America has obviously experienced its share of policing controversies particularly since the death of George Floyd in Minneapolis (which resulted in ex-cop Derek Chauvin being found guilty on two murder counts) followed by several high-profile officer-involved shootings, which the corporate media pushes to the top of the headlines.

These incidents also prompted the defund-the-police movement usually in America’s liberal-run, and often crime-ridden big cities.

Given all the notoriety and the millions of page views, Major Dingle subsequently received an invite on the Fox News Channel.

Dingle told the Fox & Friends crew that he has grown increasingly fed up with the negative portrayal of law enforcement that emerges almost on a daily basis.

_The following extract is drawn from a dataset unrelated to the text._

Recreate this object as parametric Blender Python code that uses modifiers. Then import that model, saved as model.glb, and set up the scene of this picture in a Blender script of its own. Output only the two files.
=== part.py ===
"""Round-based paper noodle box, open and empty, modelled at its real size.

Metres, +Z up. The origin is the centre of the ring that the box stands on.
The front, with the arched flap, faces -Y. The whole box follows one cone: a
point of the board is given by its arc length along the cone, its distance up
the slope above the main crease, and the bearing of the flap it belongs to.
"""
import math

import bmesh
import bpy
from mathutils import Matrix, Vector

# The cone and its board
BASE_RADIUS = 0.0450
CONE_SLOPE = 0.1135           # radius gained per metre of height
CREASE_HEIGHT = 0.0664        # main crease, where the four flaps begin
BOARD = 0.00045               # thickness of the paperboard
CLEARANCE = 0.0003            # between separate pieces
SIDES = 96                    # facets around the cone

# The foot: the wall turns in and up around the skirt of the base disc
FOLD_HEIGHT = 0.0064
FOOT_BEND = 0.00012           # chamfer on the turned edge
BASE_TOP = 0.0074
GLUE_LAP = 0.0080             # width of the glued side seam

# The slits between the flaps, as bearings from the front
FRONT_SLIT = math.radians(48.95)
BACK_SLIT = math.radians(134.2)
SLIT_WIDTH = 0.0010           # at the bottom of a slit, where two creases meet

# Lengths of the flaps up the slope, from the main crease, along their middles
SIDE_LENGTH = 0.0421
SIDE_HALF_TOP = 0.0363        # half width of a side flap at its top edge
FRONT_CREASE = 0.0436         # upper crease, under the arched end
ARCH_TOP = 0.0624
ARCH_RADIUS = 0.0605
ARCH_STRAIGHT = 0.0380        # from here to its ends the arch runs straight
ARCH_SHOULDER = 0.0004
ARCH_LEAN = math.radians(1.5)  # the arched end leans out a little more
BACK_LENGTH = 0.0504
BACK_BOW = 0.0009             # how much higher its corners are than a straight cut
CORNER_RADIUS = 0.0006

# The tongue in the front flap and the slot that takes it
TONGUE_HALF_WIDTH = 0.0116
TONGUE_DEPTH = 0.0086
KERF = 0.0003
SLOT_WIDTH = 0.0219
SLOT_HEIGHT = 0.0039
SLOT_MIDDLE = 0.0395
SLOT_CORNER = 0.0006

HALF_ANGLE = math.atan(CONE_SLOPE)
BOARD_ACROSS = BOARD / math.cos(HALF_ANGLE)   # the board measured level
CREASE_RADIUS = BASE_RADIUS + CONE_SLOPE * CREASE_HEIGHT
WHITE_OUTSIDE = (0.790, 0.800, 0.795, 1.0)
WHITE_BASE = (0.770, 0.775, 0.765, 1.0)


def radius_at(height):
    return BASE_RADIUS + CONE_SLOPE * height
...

He added that things have really changed in the general community, and it’s become customary for other motorists to give him dirty looks or flip him off as he commutes to or from work in his uniform, which apparently inspired him to do the brief video clip.

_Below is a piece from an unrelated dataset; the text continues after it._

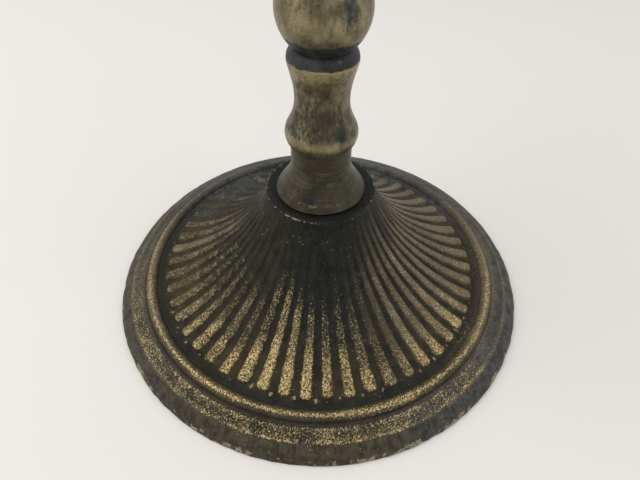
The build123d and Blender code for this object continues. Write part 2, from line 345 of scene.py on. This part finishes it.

“This is something new; it’s a new attitude, and I don’t know where it’s coming from…All of are not bad; all of us are not bad at all,” he reaffirmed.

“It’s really heartbreaking to me; when I got in law enforcement 20 years ago, it was not that way. In the last two years or so, law enforcement has really been put out there as something negative,” he lamented.

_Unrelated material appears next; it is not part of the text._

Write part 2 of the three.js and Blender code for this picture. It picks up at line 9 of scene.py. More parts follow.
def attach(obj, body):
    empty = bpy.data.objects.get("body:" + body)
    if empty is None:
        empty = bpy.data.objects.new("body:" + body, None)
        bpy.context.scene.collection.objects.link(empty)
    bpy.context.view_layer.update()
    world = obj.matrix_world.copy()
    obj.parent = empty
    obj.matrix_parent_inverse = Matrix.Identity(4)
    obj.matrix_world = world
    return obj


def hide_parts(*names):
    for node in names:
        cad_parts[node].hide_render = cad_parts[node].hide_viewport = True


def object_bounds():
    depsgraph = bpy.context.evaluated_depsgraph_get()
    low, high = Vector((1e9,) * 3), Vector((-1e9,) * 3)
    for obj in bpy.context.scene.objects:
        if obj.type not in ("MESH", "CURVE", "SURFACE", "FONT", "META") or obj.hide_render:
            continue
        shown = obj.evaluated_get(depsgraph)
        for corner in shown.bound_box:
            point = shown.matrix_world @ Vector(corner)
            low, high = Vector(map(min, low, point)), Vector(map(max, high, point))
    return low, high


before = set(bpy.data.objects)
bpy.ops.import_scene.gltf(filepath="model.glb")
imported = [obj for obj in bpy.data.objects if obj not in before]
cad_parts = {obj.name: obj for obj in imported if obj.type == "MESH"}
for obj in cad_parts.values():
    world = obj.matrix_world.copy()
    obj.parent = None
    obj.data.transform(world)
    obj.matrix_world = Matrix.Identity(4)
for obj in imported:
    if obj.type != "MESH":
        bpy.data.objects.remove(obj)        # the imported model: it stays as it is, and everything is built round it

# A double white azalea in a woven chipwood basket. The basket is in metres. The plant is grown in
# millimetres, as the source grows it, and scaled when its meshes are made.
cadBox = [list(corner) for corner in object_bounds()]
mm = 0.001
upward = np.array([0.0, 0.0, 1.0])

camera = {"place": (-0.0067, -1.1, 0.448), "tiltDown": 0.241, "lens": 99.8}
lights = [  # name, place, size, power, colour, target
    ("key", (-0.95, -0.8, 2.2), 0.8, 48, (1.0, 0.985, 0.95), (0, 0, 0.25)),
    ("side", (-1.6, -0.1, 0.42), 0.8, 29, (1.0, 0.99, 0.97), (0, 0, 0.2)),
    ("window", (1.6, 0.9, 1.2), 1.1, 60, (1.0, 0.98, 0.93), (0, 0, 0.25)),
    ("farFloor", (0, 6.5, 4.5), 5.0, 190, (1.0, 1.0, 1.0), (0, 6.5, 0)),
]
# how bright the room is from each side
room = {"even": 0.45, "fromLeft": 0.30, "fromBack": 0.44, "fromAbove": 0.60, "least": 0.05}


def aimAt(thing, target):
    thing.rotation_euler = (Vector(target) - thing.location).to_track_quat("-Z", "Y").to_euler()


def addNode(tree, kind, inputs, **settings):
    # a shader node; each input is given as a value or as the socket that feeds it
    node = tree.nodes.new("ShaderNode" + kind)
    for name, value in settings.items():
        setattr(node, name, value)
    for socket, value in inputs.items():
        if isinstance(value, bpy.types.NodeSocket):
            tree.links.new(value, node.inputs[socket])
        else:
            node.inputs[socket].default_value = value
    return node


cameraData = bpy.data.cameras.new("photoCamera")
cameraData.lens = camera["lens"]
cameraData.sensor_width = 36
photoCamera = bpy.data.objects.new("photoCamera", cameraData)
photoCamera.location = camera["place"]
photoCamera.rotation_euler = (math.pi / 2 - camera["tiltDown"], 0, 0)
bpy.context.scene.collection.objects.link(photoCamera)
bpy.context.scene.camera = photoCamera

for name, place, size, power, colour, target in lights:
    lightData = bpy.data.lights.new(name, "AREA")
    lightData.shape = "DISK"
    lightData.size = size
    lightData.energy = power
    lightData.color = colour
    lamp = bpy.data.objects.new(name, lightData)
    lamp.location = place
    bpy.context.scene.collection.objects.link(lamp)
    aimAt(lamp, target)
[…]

“We actually took an oath to protect and serve, and don’t get me wrong, it is what it is. Some people make bad decisions, but the majority of us that put this badge on every day…we’re generally good-hearted people that want to make a difference.

“On that day [of the video], I just honestly had enough. My heart was broken because of the things I saw in just traveling home to my family, and it wasn’t always used to be that way,” noting he used to be greeted by the public with waves, smiles, and salutes.

(Source: Fox News)

The Fox News hosts asked Major Dingle to react to the California incident in which a self-described teacher called a sheriff’s deputy a “murderer” and a “Mexican racist” during a routine traffic stop in Los Angeles County.

“That is more common than you all could imagine,” the major said about the disturbing incident. He described the traffic stop as a “good pullover” for a legal infraction, and that the motorist’s racial allegations were, at best, uncalled for.

“This [hostility] has to stop…That officer…kept his composure, which is a good thing, because that is what we’re are taught to be, professional in all scenarios, in all cases.”

In the context of lowering the temperature in police-community relations now and in the future, Major Dingle indicated that two-way communication is necessary. “I don’t see this going back to the way that it was without a conversation.

“The truth of the matter is that we have two sides. And two sides need to be heard. But people need to listen, not to respond, but listen to understand. That’s the difference…and if you can do that, I promise you there is a solution out there,” he concluded on an upbeat note.